The Town is quite good, another solid directorial effort from Ben Affleck, who is growing into a fine filmmaker. This time there are echoes of early Friedkin in his work, gritty and authentic, displaying a deft touch with his actors, who clearly trust their director. Jeremy Renner is superb as a trigger happy hot head member of the bank robbing gang, who blows a gasket during the robbery and takes a hostage, releasing her almost at once, but not before the event has traumatized her. Hoping to get it all out of mind, Affleck follows her, befriends and then falls in love with her, seeing for the first time a chance at an honest life. This enrages the dangerous Renner. In order to keep her safe, Affleck must betray the gang, and in doing so they will both become targets. The performances are terrific, especially Renner and the great Chris Cooper as Affleck’s father, settled and truthful in his work. Affleck, often mocked as an actor, does an excellent job here on screen as well as behind the camera. This is a solid movie, one that with the right sort of push from the studio could be heard from come Oscar time.

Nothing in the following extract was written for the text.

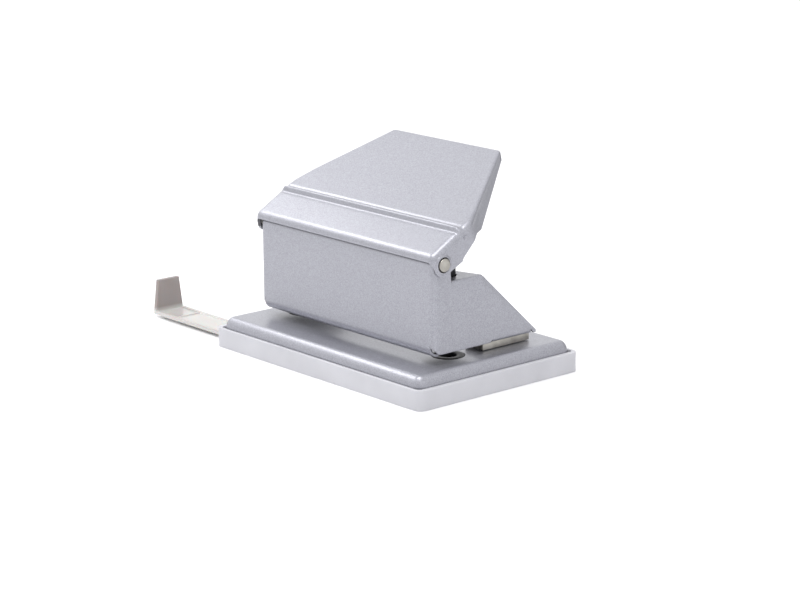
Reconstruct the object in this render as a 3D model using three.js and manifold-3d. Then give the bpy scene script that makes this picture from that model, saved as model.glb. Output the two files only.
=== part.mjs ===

Very hectic day overall as it seems the entire festival has moved south in the city closer to the new festival home the Bell Lightbox. We no longer frequent the lovely Varisty Theatre for our screenings, as the Scotia Bank Theatre is much closer so there was some fumbling to get around a bit. I found that the Richmond/John area is not as taxi cab friendly as the rest of the city, so there was some walking involved (remember I walk with a cane and constant pain) and I paid dearly for the extra walking last night. My friends and allies in pain management (Oxycontin and Percoset) took away the pain for the night but it is back this morning and I can take a bit to take the edge off. Worth it for the movies man…so worth it.